Records provided —
-- Begin --
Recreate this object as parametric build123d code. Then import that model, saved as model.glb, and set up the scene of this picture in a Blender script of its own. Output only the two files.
-- End --
-- Begin --
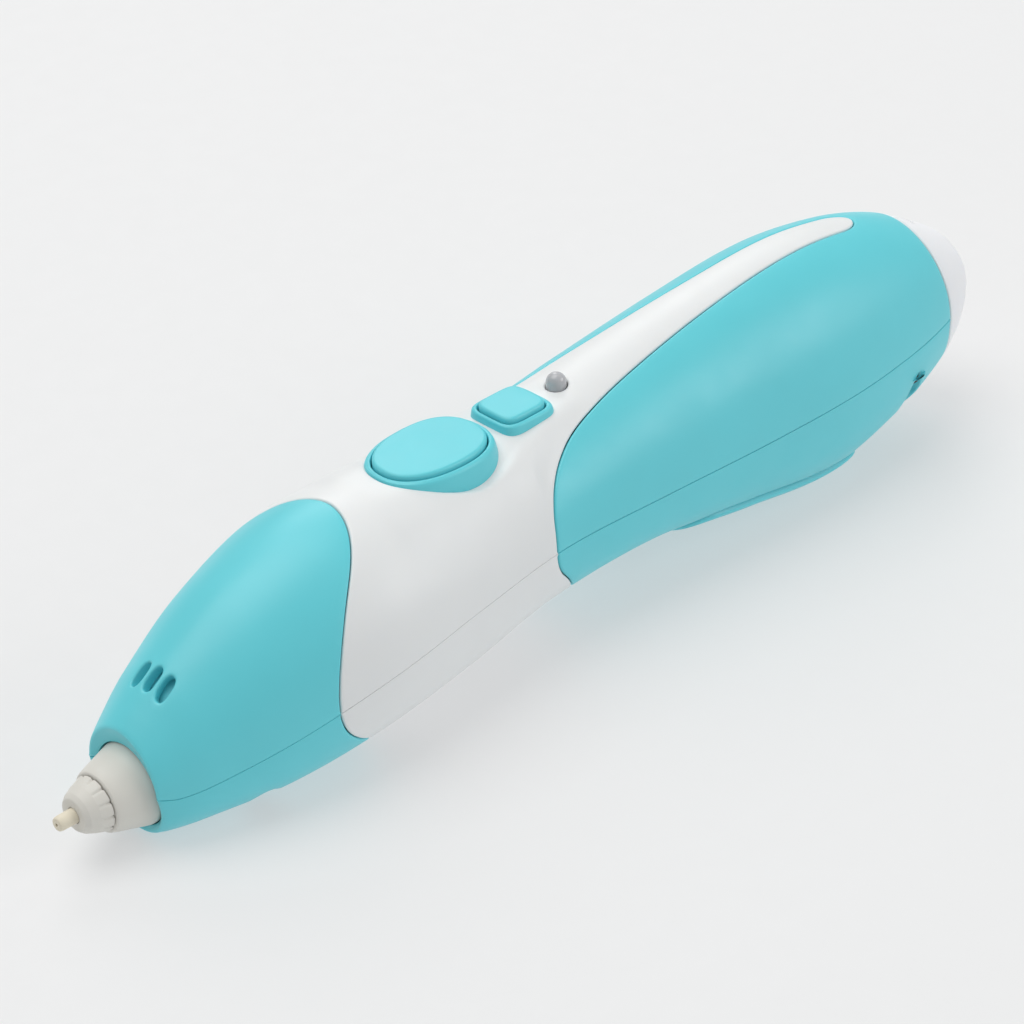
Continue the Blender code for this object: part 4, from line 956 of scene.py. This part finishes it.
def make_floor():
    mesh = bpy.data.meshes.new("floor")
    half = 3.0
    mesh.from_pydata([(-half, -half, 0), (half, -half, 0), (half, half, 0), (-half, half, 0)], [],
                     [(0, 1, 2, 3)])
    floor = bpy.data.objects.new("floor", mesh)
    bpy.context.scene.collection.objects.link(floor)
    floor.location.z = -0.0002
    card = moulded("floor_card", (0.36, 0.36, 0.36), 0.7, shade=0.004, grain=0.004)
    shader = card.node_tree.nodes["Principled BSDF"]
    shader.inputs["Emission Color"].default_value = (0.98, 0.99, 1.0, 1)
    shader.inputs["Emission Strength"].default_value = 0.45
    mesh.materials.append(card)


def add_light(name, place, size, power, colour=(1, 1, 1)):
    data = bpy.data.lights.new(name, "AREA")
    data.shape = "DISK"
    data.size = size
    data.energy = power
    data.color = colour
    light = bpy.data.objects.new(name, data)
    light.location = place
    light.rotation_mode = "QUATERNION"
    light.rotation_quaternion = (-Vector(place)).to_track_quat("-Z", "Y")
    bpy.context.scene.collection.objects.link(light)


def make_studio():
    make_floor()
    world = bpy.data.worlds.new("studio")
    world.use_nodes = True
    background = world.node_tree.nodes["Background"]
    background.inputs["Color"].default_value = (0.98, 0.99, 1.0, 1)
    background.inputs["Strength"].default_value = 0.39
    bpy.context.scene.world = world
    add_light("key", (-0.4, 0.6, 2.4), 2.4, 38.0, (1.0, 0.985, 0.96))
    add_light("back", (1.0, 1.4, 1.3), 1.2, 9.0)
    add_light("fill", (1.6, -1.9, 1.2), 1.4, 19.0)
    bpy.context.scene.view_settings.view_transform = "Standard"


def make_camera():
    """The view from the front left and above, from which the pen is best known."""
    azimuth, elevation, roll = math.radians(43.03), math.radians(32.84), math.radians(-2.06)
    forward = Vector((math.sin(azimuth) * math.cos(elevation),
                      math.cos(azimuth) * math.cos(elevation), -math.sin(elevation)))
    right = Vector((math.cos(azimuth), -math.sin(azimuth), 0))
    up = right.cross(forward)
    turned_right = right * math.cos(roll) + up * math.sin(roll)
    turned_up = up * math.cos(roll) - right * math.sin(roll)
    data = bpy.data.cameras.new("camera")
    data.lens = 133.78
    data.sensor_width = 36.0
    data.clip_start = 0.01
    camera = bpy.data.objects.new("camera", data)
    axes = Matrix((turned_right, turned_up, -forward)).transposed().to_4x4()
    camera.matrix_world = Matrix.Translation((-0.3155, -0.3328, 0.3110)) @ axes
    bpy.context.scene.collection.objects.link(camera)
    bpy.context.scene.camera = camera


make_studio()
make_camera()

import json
-- End --
-- Begin --
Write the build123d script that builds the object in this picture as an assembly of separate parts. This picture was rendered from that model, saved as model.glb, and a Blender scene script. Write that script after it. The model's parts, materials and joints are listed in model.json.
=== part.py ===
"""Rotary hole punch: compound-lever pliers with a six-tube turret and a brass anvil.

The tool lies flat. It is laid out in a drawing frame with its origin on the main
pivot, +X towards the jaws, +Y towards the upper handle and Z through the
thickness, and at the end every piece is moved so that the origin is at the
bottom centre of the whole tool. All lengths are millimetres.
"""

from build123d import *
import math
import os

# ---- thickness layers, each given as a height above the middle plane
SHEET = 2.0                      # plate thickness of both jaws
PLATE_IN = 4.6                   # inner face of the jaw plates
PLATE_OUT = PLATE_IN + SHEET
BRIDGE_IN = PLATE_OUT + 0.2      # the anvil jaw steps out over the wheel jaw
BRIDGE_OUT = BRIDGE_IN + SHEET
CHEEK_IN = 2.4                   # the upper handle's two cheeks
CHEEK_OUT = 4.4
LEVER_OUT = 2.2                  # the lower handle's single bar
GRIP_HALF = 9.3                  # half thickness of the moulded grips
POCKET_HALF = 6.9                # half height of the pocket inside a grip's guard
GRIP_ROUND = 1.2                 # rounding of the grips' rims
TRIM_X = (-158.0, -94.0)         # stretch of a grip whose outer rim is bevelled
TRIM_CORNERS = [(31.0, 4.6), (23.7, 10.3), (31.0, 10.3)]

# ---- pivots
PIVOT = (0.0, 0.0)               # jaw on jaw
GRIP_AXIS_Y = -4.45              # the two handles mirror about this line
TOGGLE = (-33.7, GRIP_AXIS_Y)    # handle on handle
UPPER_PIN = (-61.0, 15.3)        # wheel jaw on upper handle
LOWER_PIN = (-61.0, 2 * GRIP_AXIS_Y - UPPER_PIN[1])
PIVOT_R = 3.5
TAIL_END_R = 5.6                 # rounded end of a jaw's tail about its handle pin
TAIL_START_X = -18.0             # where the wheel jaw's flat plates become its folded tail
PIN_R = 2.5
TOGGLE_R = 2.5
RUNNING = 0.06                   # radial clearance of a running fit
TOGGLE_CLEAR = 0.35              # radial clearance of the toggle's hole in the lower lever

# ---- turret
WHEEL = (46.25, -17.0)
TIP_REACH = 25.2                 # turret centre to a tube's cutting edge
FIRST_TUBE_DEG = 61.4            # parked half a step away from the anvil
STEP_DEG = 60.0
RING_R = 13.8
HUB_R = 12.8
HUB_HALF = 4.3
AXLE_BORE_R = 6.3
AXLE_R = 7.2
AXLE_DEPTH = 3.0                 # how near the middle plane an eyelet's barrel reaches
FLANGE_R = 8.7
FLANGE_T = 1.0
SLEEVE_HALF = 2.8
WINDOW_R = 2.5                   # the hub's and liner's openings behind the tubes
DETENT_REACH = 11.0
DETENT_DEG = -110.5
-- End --
Task statement — Copy out all lines where the word "import" appears.

The output —
Recreate this object as parametric build123d code. Then import that model, saved as model.glb, and set up the scene of this picture in a Blender script of its own. Output only the two files.
import json
from build123d import *
import math
import os